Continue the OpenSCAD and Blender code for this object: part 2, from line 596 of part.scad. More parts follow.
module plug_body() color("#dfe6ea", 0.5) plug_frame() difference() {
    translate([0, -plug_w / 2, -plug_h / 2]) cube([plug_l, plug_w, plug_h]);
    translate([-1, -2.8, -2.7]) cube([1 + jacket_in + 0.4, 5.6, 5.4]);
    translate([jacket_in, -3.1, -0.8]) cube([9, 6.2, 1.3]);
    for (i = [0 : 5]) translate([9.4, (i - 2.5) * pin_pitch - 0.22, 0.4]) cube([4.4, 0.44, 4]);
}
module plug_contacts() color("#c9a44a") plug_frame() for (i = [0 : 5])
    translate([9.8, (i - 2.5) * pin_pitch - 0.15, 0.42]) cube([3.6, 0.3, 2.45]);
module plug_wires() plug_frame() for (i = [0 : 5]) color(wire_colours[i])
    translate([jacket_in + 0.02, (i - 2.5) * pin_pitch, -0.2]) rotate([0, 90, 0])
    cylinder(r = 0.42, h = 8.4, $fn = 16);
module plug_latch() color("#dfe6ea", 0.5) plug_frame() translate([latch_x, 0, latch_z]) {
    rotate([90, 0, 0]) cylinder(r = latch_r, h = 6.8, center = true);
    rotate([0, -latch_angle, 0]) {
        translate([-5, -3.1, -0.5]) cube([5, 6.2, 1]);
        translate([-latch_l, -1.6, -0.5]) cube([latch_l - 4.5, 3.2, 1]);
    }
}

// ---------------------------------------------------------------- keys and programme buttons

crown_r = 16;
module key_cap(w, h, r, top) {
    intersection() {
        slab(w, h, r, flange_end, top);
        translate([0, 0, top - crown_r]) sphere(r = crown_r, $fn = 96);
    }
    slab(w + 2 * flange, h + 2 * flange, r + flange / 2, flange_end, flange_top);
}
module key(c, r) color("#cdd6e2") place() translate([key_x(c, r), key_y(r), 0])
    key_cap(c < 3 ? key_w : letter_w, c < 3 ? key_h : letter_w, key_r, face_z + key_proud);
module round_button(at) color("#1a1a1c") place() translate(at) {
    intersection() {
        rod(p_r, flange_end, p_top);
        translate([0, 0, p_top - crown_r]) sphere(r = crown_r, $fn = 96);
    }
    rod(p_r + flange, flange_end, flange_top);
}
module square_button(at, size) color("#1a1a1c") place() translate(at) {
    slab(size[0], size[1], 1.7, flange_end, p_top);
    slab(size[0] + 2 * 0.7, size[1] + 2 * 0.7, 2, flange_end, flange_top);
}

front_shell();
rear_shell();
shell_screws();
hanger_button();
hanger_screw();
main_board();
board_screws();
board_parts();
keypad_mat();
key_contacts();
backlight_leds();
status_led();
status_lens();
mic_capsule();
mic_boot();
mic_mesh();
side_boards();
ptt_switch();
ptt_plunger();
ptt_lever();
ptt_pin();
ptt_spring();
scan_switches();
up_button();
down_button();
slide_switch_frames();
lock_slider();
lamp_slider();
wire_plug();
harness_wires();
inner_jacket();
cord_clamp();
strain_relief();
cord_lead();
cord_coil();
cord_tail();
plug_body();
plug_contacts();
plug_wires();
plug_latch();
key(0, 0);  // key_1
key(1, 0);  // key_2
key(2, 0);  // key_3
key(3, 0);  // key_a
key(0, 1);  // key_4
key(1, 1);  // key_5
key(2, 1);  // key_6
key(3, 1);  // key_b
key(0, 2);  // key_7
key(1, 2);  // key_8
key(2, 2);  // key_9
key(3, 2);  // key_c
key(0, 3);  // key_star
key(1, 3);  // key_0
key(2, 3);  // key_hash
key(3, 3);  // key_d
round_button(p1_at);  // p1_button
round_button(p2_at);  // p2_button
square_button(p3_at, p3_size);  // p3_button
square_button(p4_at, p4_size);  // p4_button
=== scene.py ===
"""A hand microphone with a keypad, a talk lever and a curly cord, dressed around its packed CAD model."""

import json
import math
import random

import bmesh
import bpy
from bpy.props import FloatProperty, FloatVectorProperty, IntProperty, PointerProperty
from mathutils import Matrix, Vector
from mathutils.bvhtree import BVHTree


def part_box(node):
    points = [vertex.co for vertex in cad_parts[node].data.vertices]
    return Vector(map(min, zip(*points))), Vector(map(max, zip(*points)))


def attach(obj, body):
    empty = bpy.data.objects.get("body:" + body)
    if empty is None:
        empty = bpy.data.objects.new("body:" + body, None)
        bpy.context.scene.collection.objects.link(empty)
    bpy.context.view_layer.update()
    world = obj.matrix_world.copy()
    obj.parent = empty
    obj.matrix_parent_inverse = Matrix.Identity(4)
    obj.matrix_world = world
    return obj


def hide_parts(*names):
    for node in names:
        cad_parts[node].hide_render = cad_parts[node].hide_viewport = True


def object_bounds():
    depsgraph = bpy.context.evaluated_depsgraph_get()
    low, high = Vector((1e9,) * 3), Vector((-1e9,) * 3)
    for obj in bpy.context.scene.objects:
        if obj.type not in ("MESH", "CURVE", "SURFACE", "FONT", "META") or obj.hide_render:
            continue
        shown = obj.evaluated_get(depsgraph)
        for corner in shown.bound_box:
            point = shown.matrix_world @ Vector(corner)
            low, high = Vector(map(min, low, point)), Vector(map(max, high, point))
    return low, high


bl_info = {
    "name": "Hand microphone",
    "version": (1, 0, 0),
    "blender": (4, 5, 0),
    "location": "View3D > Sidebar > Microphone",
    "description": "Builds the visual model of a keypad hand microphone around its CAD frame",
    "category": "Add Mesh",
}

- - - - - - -

DIRECTIONS: Search the listing above for the string "from". Copy every line that contains it.

EXERCISE SOLUTION:
Continue the OpenSCAD and Blender code for this object: part 2, from line 596 of part.scad. More parts follow.
from bpy.props import FloatProperty, FloatVectorProperty, IntProperty, PointerProperty
from mathutils import Matrix, Vector
from mathutils.bvhtree import BVHTree